Data block =
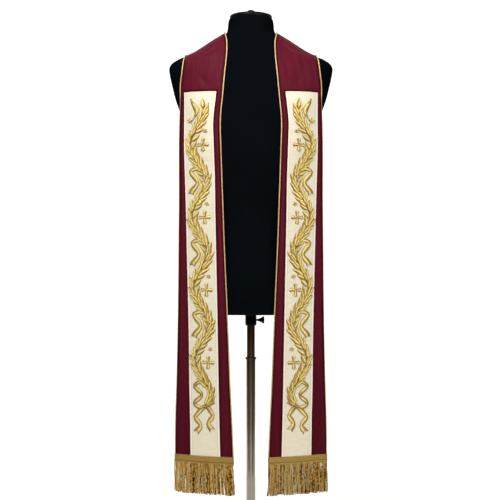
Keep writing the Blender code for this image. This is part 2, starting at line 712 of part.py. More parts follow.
def main():
    """Builds every piece in its place."""
    clear_scene()
    steel = finish("steel", (0.35, 0.33, 0.31), 0.28, 1.0)
    plastic = finish("black_plastic", (0.02, 0.02, 0.022), 0.35, 0.0)
    jersey = finish("black_jersey", (0.012, 0.013, 0.016), 0.85, 0.0)
    burgundy = finish("burgundy_satin", (0.115, 0.012, 0.025), 0.5, 0.0)
    cream = finish("cream_silk", (0.76, 0.65, 0.45), 0.55, 0.0)
    gold = finish("gold_thread", (0.42, 0.27, 0.08), 0.4, 0.3)
    build_stand(steel, plastic)
    form = build_form(jersey, plastic)
    build_stole(form, burgundy, cream, gold)


main()
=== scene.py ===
"""The looks of a clerical stole worn on a dress form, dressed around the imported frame."""
import math
import random

import bmesh
import bpy
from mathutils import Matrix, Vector
from mathutils.bvhtree import BVHTree


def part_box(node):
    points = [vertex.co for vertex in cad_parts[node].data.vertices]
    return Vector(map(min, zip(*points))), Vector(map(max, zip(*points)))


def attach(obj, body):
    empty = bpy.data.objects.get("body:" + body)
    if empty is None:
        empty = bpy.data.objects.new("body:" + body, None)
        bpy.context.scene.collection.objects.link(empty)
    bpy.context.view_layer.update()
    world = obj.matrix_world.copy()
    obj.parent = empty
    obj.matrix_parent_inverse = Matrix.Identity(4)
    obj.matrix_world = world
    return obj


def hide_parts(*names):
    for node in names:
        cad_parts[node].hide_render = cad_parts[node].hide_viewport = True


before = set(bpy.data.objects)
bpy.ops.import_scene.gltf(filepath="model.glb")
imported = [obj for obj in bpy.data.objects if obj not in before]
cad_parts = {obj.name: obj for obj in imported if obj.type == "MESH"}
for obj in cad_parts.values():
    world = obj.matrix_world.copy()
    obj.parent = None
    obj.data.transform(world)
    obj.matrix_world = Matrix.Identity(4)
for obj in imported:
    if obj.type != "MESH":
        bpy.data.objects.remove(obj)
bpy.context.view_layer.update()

# ---------------------------------------------------------------- pole and base
# Two lengths of steel tube that slide into each other, on a pressed round base.
# The tubes are drawn and polished and mirror the room; their colour also holds a painted
# reflection, dark at the top for the form above them and pale at the bottom for the room;
# the base is a plain brushed plate.


def linear(hex_colour):
    """sRGB hex to the linear colour that a shader takes."""
    parts = [int(hex_colour[k:k + 2], 16) / 255.0 for k in (1, 3, 5)]
    return tuple(c / 12.92 if c <= 0.04045 else ((c + 0.055) / 1.055) ** 2.4 for c in parts) + (1.0,)


def new_material(name, **sockets):
    """A Principled material and its shader, with sockets given by their names."""
    material = bpy.data.materials.new(name)
    material.use_nodes = True
    shader = material.node_tree.nodes["Principled BSDF"]
    for socket, value in sockets.items():
        shader.inputs[socket.replace("_", " ").title().replace("Ior", "IOR")].default_value = value
    return material, shader


def add(material, kind, inputs=(), **settings):
    """Adds a node with its settings, and links or fills the inputs that are given."""
    node = material.node_tree.nodes.new(kind)
    for key, value in settings.items():
        setattr(node, key, value)
    for socket, value in dict(inputs).items():
        if isinstance(value, bpy.types.NodeSocket):
            material.node_tree.links.new(value, node.inputs[socket])
        else:
            node.inputs[socket].default_value = value
    return node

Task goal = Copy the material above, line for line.

Task response =
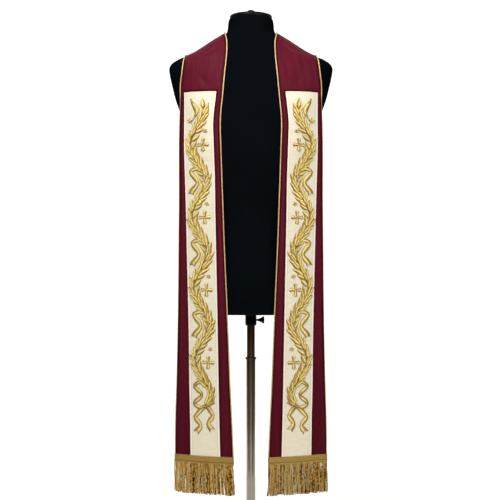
Keep writing the Blender code for this image. This is part 2, starting at line 712 of part.py. More parts follow.
def main():
    """Builds every piece in its place."""
    clear_scene()
    steel = finish("steel", (0.35, 0.33, 0.31), 0.28, 1.0)
    plastic = finish("black_plastic", (0.02, 0.02, 0.022), 0.35, 0.0)
    jersey = finish("black_jersey", (0.012, 0.013, 0.016), 0.85, 0.0)
    burgundy = finish("burgundy_satin", (0.115, 0.012, 0.025), 0.5, 0.0)
    cream = finish("cream_silk", (0.76, 0.65, 0.45), 0.55, 0.0)
    gold = finish("gold_thread", (0.42, 0.27, 0.08), 0.4, 0.3)
    build_stand(steel, plastic)
    form = build_form(jersey, plastic)
    build_stole(form, burgundy, cream, gold)


main()
=== scene.py ===
"""The looks of a clerical stole worn on a dress form, dressed around the imported frame."""
import math
import random

import bmesh
import bpy
from mathutils import Matrix, Vector
from mathutils.bvhtree import BVHTree


def part_box(node):
    points = [vertex.co for vertex in cad_parts[node].data.vertices]
    return Vector(map(min, zip(*points))), Vector(map(max, zip(*points)))


def attach(obj, body):
    empty = bpy.data.objects.get("body:" + body)
    if empty is None:
        empty = bpy.data.objects.new("body:" + body, None)
        bpy.context.scene.collection.objects.link(empty)
    bpy.context.view_layer.update()
    world = obj.matrix_world.copy()
    obj.parent = empty
    obj.matrix_parent_inverse = Matrix.Identity(4)
    obj.matrix_world = world
    return obj


def hide_parts(*names):
    for node in names:
        cad_parts[node].hide_render = cad_parts[node].hide_viewport = True


before = set(bpy.data.objects)
bpy.ops.import_scene.gltf(filepath="model.glb")
imported = [obj for obj in bpy.data.objects if obj not in before]
cad_parts = {obj.name: obj for obj in imported if obj.type == "MESH"}
for obj in cad_parts.values():
    world = obj.matrix_world.copy()
    obj.parent = None
    obj.data.transform(world)
    obj.matrix_world = Matrix.Identity(4)
for obj in imported:
    if obj.type != "MESH":
        bpy.data.objects.remove(obj)
bpy.context.view_layer.update()

# ---------------------------------------------------------------- pole and base
# Two lengths of steel tube that slide into each other, on a pressed round base.
# The tubes are drawn and polished and mirror the room; their colour also holds a painted
# reflection, dark at the top for the form above them and pale at the bottom for the room;
# the base is a plain brushed plate.


def linear(hex_colour):
    """sRGB hex to the linear colour that a shader takes."""
    parts = [int(hex_colour[k:k + 2], 16) / 255.0 for k in (1, 3, 5)]
    return tuple(c / 12.92 if c <= 0.04045 else ((c + 0.055) / 1.055) ** 2.4 for c in parts) + (1.0,)


def new_material(name, **sockets):
    """A Principled material and its shader, with sockets given by their names."""
    material = bpy.data.materials.new(name)
    material.use_nodes = True
    shader = material.node_tree.nodes["Principled BSDF"]
    for socket, value in sockets.items():
        shader.inputs[socket.replace("_", " ").title().replace("Ior", "IOR")].default_value = value
    return material, shader


def add(material, kind, inputs=(), **settings):
    """Adds a node with its settings, and links or fills the inputs that are given."""
    node = material.node_tree.nodes.new(kind)
    for key, value in settings.items():
        setattr(node, key, value)
    for socket, value in dict(inputs).items():
        if isinstance(value, bpy.types.NodeSocket):
            material.node_tree.links.new(value, node.inputs[socket])
        else:
            node.inputs[socket].default_value = value
    return node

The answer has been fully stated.